Lark has no visible means of support. Presumably, he inherited and/or controls money accumulated by his father, though it still seems natural to Hollernan in his late 50s or early 60s for gay men to cruise full time and not have jobs (“I’ve devoted my whole life to being homosexual,” p. 23). I think a job would almost certainly be good for Lark’s mental health: becoming absorbed in the little dramas and comedies of one’s co-workers might distract him from himself and his loathing of himself. .
Lark knows that he is self-loathing, that he was alienated from gay life before AIDS (and another in-group father figure, this time named Sutcliffe rather than the Sutherland of Dancer from the Dance) tries to talk sense to him, specifically that AIDS is not God’s punishment. Lark knows that his obsession with Becker is doomed and foolish. He knows that he is carrying an absurd, very unhealthy load of guilt. But knowing that does not lighten the load. Even an acute analysis is not a cure (alas!).

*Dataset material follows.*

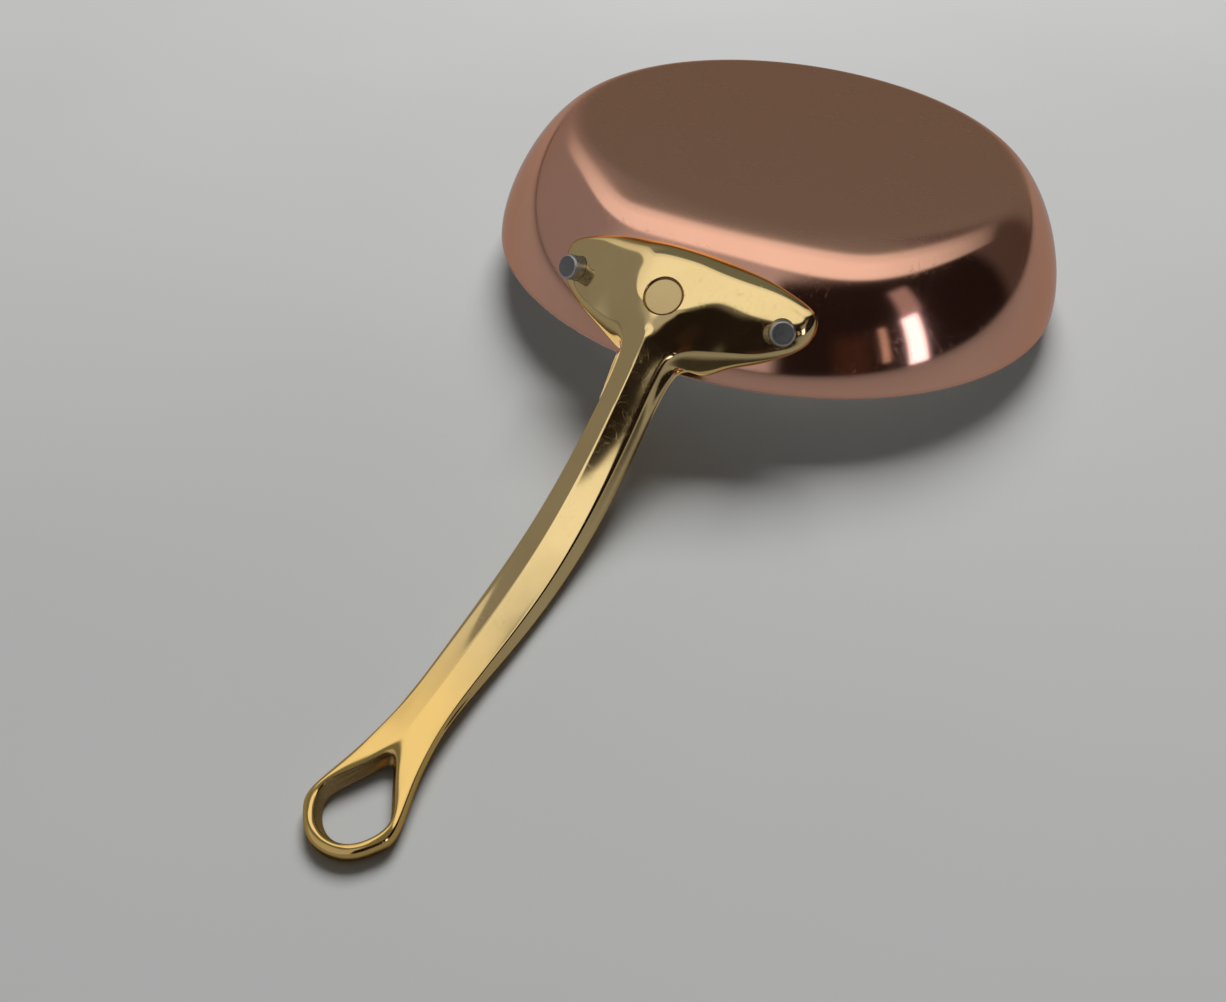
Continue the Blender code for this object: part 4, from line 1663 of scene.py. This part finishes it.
@dataclass(frozen=True)
class Stage:
    """The table that the upside-down pan lies on, and a floor for views of the upright pan.

    Each is seen from one side only, and lets the other's light through.
    """

    touch: Vector = Vector((-0.1, 0.0, 0.0427))  # the far rim, which lies on the table
    room_up: Vector = TABLE_UP
    reach: float = 3.0
    mirror_radius: float = 0.1
    table_colour: tuple = (0.55, 0.555, 0.545, 1.0)
    floor_colour: tuple = (0.75, 0.75, 0.74, 1.0)
    low_angle: float = 0.73
    table_end: float = 0.38
    floor_fade: tuple = (0.35, 0.95, 0.0, 1.0)
    # how bright the table stays in metal's reflections: a painted shade
    mirror_shade_share: float = 0.62
    cloud_density: float = 3.0
    cloud_layers: float = 3.0
    cloud_span: tuple = (0.3, 0.7, 0.97, 1.03)
    roughness: float = 0.32

    def card(self, name: str, place: Vector, facing: Vector) -> bpy.types.Object:
        """Build a flat card.

        Args:
            name: The card's name.
            place: A point on it.
            facing: The side that it shows.

        Returns:
            The card.
        """
        shape = bmesh.new()
        bmesh.ops.create_grid(shape, x_segments=1, y_segments=1, size=self.reach)
        item = add_shape(name, shape)
        place_in_mesh(item, turned_to(place, facing))
        item.visible_shadow = item.visible_diffuse = False
        return item

    def material(self, name: str, colour: tuple, mirrored: bool) -> bpy.types.Material:
        """Build the material of a card.

        Args:
            name: The material's name.
            colour: Its colour.
            mirrored: Whether metal reflects the card, outside the pan, where painted shade makes
                it darker than the camera sees it.

        Returns:
            The material.
        """
        material, kit, shader = open_material(name)
        place = kit.add("ShaderNodeTexCoord").outputs["Object"]
        path = kit.add("ShaderNodeLightPath").outputs
        hidden = kit.add("ShaderNodeNewGeometry").outputs["Backfacing"]
        along, across, _ = kit.split(place)
        away = kit.vector("LENGTH", kit.join(along, across)).outputs["Value"]
        shade = kit.ramp(kit.noise(place, self.cloud_density, self.cloud_layers),
                         *self.cloud_span)
        if mirrored:
            facing = kit.add("ShaderNodeLayerWeight").outputs["Facing"]
            unseen = kit.math("MAXIMUM", kit.math("GREATER_THAN", facing, self.low_angle),
                              kit.math("GREATER_THAN", along, self.table_end))
            # painted shade: glossy rays see the table darker than camera rays do, so metal
            # reflects a dimmed table
            mirror_shade = kit.ramp(path["Is Glossy Ray"], 0.0, 1.0, 1.0, self.mirror_shade_share)
            shade = kit.math("MULTIPLY", shade, mirror_shade)
            under = kit.math("LESS_THAN", away, self.mirror_radius)
            hidden = kit.math("MAXIMUM", hidden,
                              kit.math("MULTIPLY", under, path["Is Glossy Ray"]))
        else:
            unseen = kit.ramp(away, *self.floor_fade)
        hidden = kit.math("MAXIMUM", hidden,
                          kit.math("MULTIPLY", unseen, path["Is Camera Ray"]))
        scaled = kit.vector("SCALE", colour[:3])
        kit.feed(scaled.inputs["Scale"], shade)
        kit.feed(shader.inputs["Base Color"], scaled.outputs[0])
        shader.inputs["Roughness"].default_value = self.roughness
        shader.inputs["Specular IOR Level"].default_value = 0.0
        clear = kit.add("ShaderNodeBsdfTransparent")
        kit.show_blend(hidden, shader.outputs[0], clear.outputs[0])
        return material

    def build(self) -> None:
        """Build the table and the floor."""
        table = self.card("table", self.touch, self.room_up)
        table.data.materials.append(self.material("Table top", self.table_colour, True))
        floor = self.card("floor", Vector((0.0, 0.0, 0.0)), Vector((0.0, 0.0, 1.0)))
        floor.data.materials.append(self.material("Floor", self.floor_colour, False))
        floor.visible_glossy = False


class StripKnot(NamedTuple):
    """A point on the strip light's middle line, and how bright the strip is there."""

    x: float
    y: float
    glow: float


@dataclass(frozen=True)
class StripLight:
    """A long light that bends round the table's near side, and shows in polished metal only."""

    height: float = -0.19
    knots: tuple = (
        StripKnot(-0.30, 0.54, 0.0), StripKnot(-0.235, 0.48, 0.2), StripKnot(-0.14, 0.405, 0.36),
        StripKnot(-0.05, 0.345, 0.52), StripKnot(0.04, 0.31, 0.66), StripKnot(0.11, 0.28, 0.8),
        StripKnot(0.155, 0.23, 0.88), StripKnot(0.168, 0.16, 0.95), StripKnot(0.168, 0.0, 1.05),
        StripKnot(0.168, -0.07, 1.05), StripKnot(0.16, -0.13, 1.04),
        StripKnot(0.139, -0.18, 1.0), StripKnot(0.105, -0.218, 0.95),
        StripKnot(0.055, -0.247, 0.84), StripKnot(-0.01, -0.268, 0.7),
        StripKnot(-0.08, -0.285, 0.5), StripKnot(-0.15, -0.30, 0.32),
        StripKnot(-0.21, -0.315, 0.18), StripKnot(-0.28, -0.335, 0.0),
    )
    steps: int = 6
    profile: tuple = ((-0.085, 0.0), (-0.072, 0.74), (-0.045, 0.86), (-0.03, 1.0), (0.038, 1.0),
                      (0.052, 0.0))
    colour: tuple = (1.0, 0.985, 0.92, 1.0)

    def smooth_line(self) -> list:
        """Run a smooth line through the knots.

        Returns:
            The line's knots, which lie close together.
        """
        ends = (self.knots[0], *self.knots, self.knots[-1])
        line = []
        for before, first, second, after in zip(ends, ends[1:], ends[2:], ends[3:]):
            for step in range(self.steps):
                share = step / self.steps
                line.append(StripKnot(*(
                    (2 * b + (c - a) * share + (2 * a - 5 * b + 4 * c - d) * share**2
                     + (3 * b - a - 3 * c + d) * share**3) / 2
                    for a, b, c, d in zip(before, first, second, after))))
        return [*line, self.knots[-1]]

    def build(self) -> None:
        """Build the light as a glowing card with soft edges."""
        line = self.smooth_line()
        places = [Vector((knot.x, knot.y, self.height)) for knot in line]
        shape = bmesh.new()
        glow = shape.verts.layers.float.new("glow")
        rows = []
        for at, (place, knot) in enumerate(zip(places, line)):
            course = places[min(at + 1, len(places) - 1)] - places[max(at - 1, 0)]
            outward = Vector((-course.y, course.x, 0.0)).normalized()
            row = []
            for offset, share in self.profile:
                corner = shape.verts.new(place + offset * outward)
                corner[glow] = share * knot.glow
                row.append(corner)
            rows.append(row)
        for low, high in zip(rows, rows[1:]):
            for first, second, third, fourth in zip(low, low[1:], high[1:], high):
                shape.faces.new((first, second, third, fourth))
        item = add_shape("strip_light", shape)
        item.data.materials.append(self.material())
        item.visible_camera = item.visible_diffuse = item.visible_shadow = False
        item.visible_transmission = item.visible_volume_scatter = False

    def material(self) -> bpy.types.Material:
        """Build the glowing material, which is clear where it doesn't glow.

        Returns:
            The material.
        """
        material, kit, shader = open_material("Strip light")
        kit.tree.nodes.remove(shader)
        glow = kit.add("ShaderNodeAttribute", attribute_name="glow").outputs["Fac"]
        lamp = kit.add("ShaderNodeEmission", named={"Color": self.colour, "Strength": 1.0})
        clear = kit.add("ShaderNodeBsdfTransparent")
        kit.show_blend(glow, clear.outputs[0], lamp.outputs[0])
        material.cycles.emission_sampling = "NONE"
        return material


LAMPS = (
    Lamp("overhead_lamp", Vector((-0.62, 0.3, -1.4)), Vector((0.7, -0.27, 1.45)), (0.9, 0.9),
         10.4),
    Lamp("upright_lamp", Vector((0.1, -0.2, 0.9)), Vector((0.0, 0.2, -0.9)), (0.8, 0.8), 2.6,
         bounces=0),
)


def hand_over(item: bpy.types.Object, node: str) -> None:
    """Tell the frame what a piece stands for, and report it.

    Args:
        item: The piece.
        node: The CAD node that it replaces.
    """
    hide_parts(node)
    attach(item, BODY)
    LOG.info("%s: %d faces, stands for %s", item.name, len(item.data.polygons), node)


def main() -> None:
    """Build the pan's pieces, its stage and its camera in order, and report each piece."""
    logging.basicConfig(level=logging.INFO, format="%(name)s: %(message)s")
    bpy.context.scene.view_settings.view_transform = "Standard"
    wall = WallCurve()
    turning = Turning()
    rivet = Rivet(wall)
    body = PanBody(wall)
    handle = CastHandle(wall)
    effects = Effects()
    copper, brass, steel, rivet_steel = (
        finish.build(effects) for finish in (COPPER, CAST_BRASS, LINING_STEEL, RIVET_STEEL))

    bores = [rivet.cutter(turning, side) for side in Side]
    trim = body.outside_cutter(turning, rivet.bore_gap, handle.bulge_height)
    disc = handle.disc_cutter(turning)
    shell = body.build_shell(turning, copper)
    lining = body.build_lining(turning, steel)
    grip = handle.build([trim, disc, *bores], brass)
    for item in (shell, lining):
        cut_away(item, bores)
    for cutter in (*bores, trim, disc):
        bpy.data.objects.remove(cutter, do_unlink=True)
    body.paint_shell(shell)
    handle.paint_handle(grip, shell)
    hand_over(shell, "copper_shell")
    hand_over(lining, "lining")
    hand_over(grip, "handle")
    for side in Side:
        stub = rivet.build(turning, side, body.lining_depth, rivet.bore_gap, rivet_steel)
        hand_over(stub, "rivet_" + side.name.lower())
    PhotoCamera().build()
    Room().build()
    Stage().build()
    StripLight().build()
    for lamp in LAMPS:
        lamp.build()


if __name__ == "__main__":
    main()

There are no significant non-whites in the book, even though it is set in the American South. I seem to recall an attractive Asian glimpsed, and a Jamaican providing company in a bathhouse tv room, but there are no speaking parts for non-whites, and no southern blacks or Latinos at all—in a book set in Florida. Holleran is not just ethnocentric and narcissistic, but strikes me as being a purveyor of solipsism.